TASK REQUIREMENTS: Extract every line of the material below and reproduce it faithfully.

=======

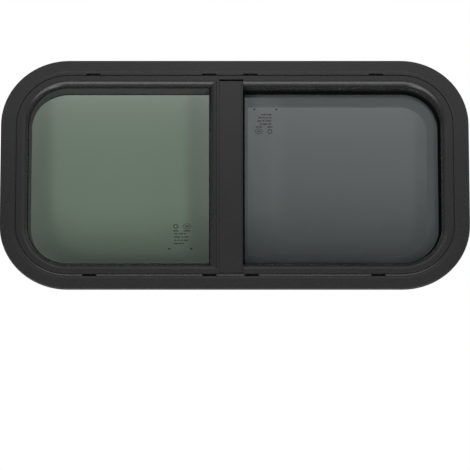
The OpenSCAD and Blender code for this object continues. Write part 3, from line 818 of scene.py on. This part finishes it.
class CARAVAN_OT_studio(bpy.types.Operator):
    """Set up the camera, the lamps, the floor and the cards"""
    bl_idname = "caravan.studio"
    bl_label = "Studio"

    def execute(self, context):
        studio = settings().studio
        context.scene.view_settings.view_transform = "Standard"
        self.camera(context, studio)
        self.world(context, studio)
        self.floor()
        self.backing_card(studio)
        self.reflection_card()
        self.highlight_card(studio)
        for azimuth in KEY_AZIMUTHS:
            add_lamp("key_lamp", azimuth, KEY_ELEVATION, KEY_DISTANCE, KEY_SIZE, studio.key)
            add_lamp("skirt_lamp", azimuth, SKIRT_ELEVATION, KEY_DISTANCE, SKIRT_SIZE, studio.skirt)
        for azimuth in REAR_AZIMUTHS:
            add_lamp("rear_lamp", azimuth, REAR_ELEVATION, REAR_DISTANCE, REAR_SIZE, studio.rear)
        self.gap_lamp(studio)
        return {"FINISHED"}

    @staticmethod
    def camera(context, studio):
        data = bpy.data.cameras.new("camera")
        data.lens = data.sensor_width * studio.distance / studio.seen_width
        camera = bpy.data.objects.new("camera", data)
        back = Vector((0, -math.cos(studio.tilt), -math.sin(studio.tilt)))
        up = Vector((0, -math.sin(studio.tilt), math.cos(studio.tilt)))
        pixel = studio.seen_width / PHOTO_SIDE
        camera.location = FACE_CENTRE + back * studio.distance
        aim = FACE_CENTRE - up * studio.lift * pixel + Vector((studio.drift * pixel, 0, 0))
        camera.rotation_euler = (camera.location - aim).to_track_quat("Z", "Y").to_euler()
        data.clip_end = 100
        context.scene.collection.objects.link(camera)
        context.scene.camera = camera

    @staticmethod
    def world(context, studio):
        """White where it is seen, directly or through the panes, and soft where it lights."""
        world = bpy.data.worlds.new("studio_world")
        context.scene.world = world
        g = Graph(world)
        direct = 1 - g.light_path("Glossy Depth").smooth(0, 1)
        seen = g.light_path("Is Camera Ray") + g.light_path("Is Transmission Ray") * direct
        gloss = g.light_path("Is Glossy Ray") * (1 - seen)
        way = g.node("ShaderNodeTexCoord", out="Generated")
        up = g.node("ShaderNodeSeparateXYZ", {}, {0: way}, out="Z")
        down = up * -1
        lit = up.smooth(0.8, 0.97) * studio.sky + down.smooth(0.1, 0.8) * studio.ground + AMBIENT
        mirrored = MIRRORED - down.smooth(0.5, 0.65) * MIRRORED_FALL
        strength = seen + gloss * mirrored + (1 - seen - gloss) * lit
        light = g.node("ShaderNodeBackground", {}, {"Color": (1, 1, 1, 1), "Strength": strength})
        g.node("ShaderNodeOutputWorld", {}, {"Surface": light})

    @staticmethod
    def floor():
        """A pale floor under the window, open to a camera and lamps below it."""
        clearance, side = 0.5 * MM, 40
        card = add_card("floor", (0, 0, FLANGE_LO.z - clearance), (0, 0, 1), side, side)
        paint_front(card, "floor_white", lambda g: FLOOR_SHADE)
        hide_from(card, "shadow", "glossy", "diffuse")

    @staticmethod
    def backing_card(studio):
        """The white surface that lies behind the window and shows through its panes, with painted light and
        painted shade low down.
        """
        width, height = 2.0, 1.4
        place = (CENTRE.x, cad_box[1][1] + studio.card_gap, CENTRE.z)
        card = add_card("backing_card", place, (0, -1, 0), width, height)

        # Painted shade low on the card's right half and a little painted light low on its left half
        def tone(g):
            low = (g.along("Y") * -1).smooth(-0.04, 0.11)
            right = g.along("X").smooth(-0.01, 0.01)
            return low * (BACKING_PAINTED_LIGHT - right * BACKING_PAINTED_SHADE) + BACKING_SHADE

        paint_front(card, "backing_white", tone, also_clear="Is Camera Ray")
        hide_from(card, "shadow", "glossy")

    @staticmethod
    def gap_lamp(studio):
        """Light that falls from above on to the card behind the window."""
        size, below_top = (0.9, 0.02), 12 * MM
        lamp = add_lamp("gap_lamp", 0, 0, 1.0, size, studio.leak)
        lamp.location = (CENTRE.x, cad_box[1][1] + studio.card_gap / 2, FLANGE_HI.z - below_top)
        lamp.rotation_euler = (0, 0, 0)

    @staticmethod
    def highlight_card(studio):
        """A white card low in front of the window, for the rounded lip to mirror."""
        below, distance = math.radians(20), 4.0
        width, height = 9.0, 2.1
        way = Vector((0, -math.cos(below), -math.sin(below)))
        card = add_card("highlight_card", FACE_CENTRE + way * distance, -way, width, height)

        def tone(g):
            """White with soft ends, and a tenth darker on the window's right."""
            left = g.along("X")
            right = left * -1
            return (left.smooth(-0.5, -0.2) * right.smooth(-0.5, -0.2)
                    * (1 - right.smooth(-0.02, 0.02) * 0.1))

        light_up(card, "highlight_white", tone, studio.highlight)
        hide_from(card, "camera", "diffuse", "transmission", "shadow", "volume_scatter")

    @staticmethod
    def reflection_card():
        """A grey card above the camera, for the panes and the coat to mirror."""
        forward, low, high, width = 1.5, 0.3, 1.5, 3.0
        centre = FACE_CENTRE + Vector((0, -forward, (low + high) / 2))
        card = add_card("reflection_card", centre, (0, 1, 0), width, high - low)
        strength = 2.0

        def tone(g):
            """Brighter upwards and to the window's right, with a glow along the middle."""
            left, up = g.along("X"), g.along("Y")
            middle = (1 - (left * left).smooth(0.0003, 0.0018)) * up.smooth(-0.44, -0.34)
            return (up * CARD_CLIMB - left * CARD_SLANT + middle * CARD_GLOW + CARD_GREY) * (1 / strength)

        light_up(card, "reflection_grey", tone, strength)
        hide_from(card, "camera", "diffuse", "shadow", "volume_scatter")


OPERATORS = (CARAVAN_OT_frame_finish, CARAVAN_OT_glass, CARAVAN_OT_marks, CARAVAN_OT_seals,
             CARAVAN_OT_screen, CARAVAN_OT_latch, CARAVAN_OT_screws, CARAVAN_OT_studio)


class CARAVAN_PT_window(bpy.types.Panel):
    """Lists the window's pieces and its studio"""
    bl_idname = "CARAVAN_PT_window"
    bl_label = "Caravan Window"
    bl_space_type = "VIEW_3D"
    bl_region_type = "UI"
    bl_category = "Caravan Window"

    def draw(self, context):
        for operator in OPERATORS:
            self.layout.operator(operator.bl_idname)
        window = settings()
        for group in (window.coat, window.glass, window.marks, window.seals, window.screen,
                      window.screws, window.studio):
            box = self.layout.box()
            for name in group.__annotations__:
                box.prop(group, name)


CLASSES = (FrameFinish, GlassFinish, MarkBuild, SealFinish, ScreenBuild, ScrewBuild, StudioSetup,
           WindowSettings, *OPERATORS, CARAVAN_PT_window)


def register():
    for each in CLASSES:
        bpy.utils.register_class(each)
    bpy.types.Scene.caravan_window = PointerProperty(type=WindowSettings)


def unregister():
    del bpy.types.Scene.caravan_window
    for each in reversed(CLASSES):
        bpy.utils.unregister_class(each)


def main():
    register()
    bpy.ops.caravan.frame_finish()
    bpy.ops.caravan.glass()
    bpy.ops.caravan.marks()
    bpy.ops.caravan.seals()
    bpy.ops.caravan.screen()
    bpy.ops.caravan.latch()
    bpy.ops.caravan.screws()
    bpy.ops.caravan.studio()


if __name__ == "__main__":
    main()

=======

TASK RESULT:
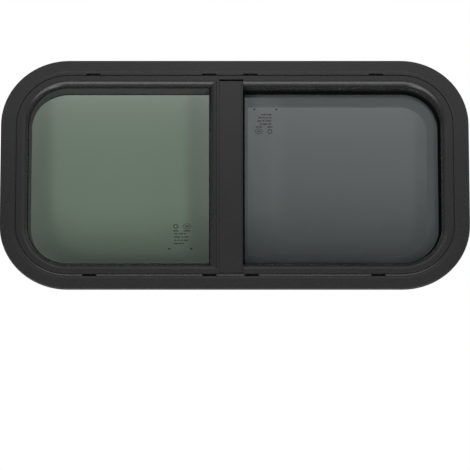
The OpenSCAD and Blender code for this object continues. Write part 3, from line 818 of scene.py on. This part finishes it.
class CARAVAN_OT_studio(bpy.types.Operator):
    """Set up the camera, the lamps, the floor and the cards"""
    bl_idname = "caravan.studio"
    bl_label = "Studio"

    def execute(self, context):
        studio = settings().studio
        context.scene.view_settings.view_transform = "Standard"
        self.camera(context, studio)
        self.world(context, studio)
        self.floor()
        self.backing_card(studio)
        self.reflection_card()
        self.highlight_card(studio)
        for azimuth in KEY_AZIMUTHS:
            add_lamp("key_lamp", azimuth, KEY_ELEVATION, KEY_DISTANCE, KEY_SIZE, studio.key)
            add_lamp("skirt_lamp", azimuth, SKIRT_ELEVATION, KEY_DISTANCE, SKIRT_SIZE, studio.skirt)
        for azimuth in REAR_AZIMUTHS:
            add_lamp("rear_lamp", azimuth, REAR_ELEVATION, REAR_DISTANCE, REAR_SIZE, studio.rear)
        self.gap_lamp(studio)
        return {"FINISHED"}

    @staticmethod
    def camera(context, studio):
        data = bpy.data.cameras.new("camera")
        data.lens = data.sensor_width * studio.distance / studio.seen_width
        camera = bpy.data.objects.new("camera", data)
        back = Vector((0, -math.cos(studio.tilt), -math.sin(studio.tilt)))
        up = Vector((0, -math.sin(studio.tilt), math.cos(studio.tilt)))
        pixel = studio.seen_width / PHOTO_SIDE
        camera.location = FACE_CENTRE + back * studio.distance
        aim = FACE_CENTRE - up * studio.lift * pixel + Vector((studio.drift * pixel, 0, 0))
        camera.rotation_euler = (camera.location - aim).to_track_quat("Z", "Y").to_euler()
        data.clip_end = 100
        context.scene.collection.objects.link(camera)
        context.scene.camera = camera

    @staticmethod
    def world(context, studio):
        """White where it is seen, directly or through the panes, and soft where it lights."""
        world = bpy.data.worlds.new("studio_world")
        context.scene.world = world
        g = Graph(world)
        direct = 1 - g.light_path("Glossy Depth").smooth(0, 1)
        seen = g.light_path("Is Camera Ray") + g.light_path("Is Transmission Ray") * direct
        gloss = g.light_path("Is Glossy Ray") * (1 - seen)
        way = g.node("ShaderNodeTexCoord", out="Generated")
        up = g.node("ShaderNodeSeparateXYZ", {}, {0: way}, out="Z")
        down = up * -1
        lit = up.smooth(0.8, 0.97) * studio.sky + down.smooth(0.1, 0.8) * studio.ground + AMBIENT
        mirrored = MIRRORED - down.smooth(0.5, 0.65) * MIRRORED_FALL
        strength = seen + gloss * mirrored + (1 - seen - gloss) * lit
        light = g.node("ShaderNodeBackground", {}, {"Color": (1, 1, 1, 1), "Strength": strength})
        g.node("ShaderNodeOutputWorld", {}, {"Surface": light})

    @staticmethod
    def floor():
        """A pale floor under the window, open to a camera and lamps below it."""
        clearance, side = 0.5 * MM, 40
        card = add_card("floor", (0, 0, FLANGE_LO.z - clearance), (0, 0, 1), side, side)
        paint_front(card, "floor_white", lambda g: FLOOR_SHADE)
        hide_from(card, "shadow", "glossy", "diffuse")

    @staticmethod
    def backing_card(studio):
        """The white surface that lies behind the window and shows through its panes, with painted light and
        painted shade low down.
        """
        width, height = 2.0, 1.4
        place = (CENTRE.x, cad_box[1][1] + studio.card_gap, CENTRE.z)
        card = add_card("backing_card", place, (0, -1, 0), width, height)

        # Painted shade low on the card's right half and a little painted light low on its left half
        def tone(g):
            low = (g.along("Y") * -1).smooth(-0.04, 0.11)
            right = g.along("X").smooth(-0.01, 0.01)
            return low * (BACKING_PAINTED_LIGHT - right * BACKING_PAINTED_SHADE) + BACKING_SHADE

        paint_front(card, "backing_white", tone, also_clear="Is Camera Ray")
        hide_from(card, "shadow", "glossy")

    @staticmethod
    def gap_lamp(studio):
        """Light that falls from above on to the card behind the window."""
        size, below_top = (0.9, 0.02), 12 * MM
        lamp = add_lamp("gap_lamp", 0, 0, 1.0, size, studio.leak)
        lamp.location = (CENTRE.x, cad_box[1][1] + studio.card_gap / 2, FLANGE_HI.z - below_top)
        lamp.rotation_euler = (0, 0, 0)

    @staticmethod
    def highlight_card(studio):
        """A white card low in front of the window, for the rounded lip to mirror."""
        below, distance = math.radians(20), 4.0
        width, height = 9.0, 2.1
        way = Vector((0, -math.cos(below), -math.sin(below)))
        card = add_card("highlight_card", FACE_CENTRE + way * distance, -way, width, height)

        def tone(g):
            """White with soft ends, and a tenth darker on the window's right."""
            left = g.along("X")
            right = left * -1
            return (left.smooth(-0.5, -0.2) * right.smooth(-0.5, -0.2)
                    * (1 - right.smooth(-0.02, 0.02) * 0.1))

        light_up(card, "highlight_white", tone, studio.highlight)
        hide_from(card, "camera", "diffuse", "transmission", "shadow", "volume_scatter")

    @staticmethod
    def reflection_card():
        """A grey card above the camera, for the panes and the coat to mirror."""
        forward, low, high, width = 1.5, 0.3, 1.5, 3.0
        centre = FACE_CENTRE + Vector((0, -forward, (low + high) / 2))
        card = add_card("reflection_card", centre, (0, 1, 0), width, high - low)
        strength = 2.0

        def tone(g):
            """Brighter upwards and to the window's right, with a glow along the middle."""
            left, up = g.along("X"), g.along("Y")
            middle = (1 - (left * left).smooth(0.0003, 0.0018)) * up.smooth(-0.44, -0.34)
            return (up * CARD_CLIMB - left * CARD_SLANT + middle * CARD_GLOW + CARD_GREY) * (1 / strength)

        light_up(card, "reflection_grey", tone, strength)
        hide_from(card, "camera", "diffuse", "shadow", "volume_scatter")


OPERATORS = (CARAVAN_OT_frame_finish, CARAVAN_OT_glass, CARAVAN_OT_marks, CARAVAN_OT_seals,
             CARAVAN_OT_screen, CARAVAN_OT_latch, CARAVAN_OT_screws, CARAVAN_OT_studio)


class CARAVAN_PT_window(bpy.types.Panel):
    """Lists the window's pieces and its studio"""
    bl_idname = "CARAVAN_PT_window"
    bl_label = "Caravan Window"
    bl_space_type = "VIEW_3D"
    bl_region_type = "UI"
    bl_category = "Caravan Window"

    def draw(self, context):
        for operator in OPERATORS:
            self.layout.operator(operator.bl_idname)
        window = settings()
        for group in (window.coat, window.glass, window.marks, window.seals, window.screen,
                      window.screws, window.studio):
            box = self.layout.box()
            for name in group.__annotations__:
                box.prop(group, name)


CLASSES = (FrameFinish, GlassFinish, MarkBuild, SealFinish, ScreenBuild, ScrewBuild, StudioSetup,
           WindowSettings, *OPERATORS, CARAVAN_PT_window)


def register():
    for each in CLASSES:
        bpy.utils.register_class(each)
    bpy.types.Scene.caravan_window = PointerProperty(type=WindowSettings)


def unregister():
    del bpy.types.Scene.caravan_window
    for each in reversed(CLASSES):
        bpy.utils.unregister_class(each)


def main():
    register()
    bpy.ops.caravan.frame_finish()
    bpy.ops.caravan.glass()
    bpy.ops.caravan.marks()
    bpy.ops.caravan.seals()
    bpy.ops.caravan.screen()
    bpy.ops.caravan.latch()
    bpy.ops.caravan.screws()
    bpy.ops.caravan.studio()


if __name__ == "__main__":
    main()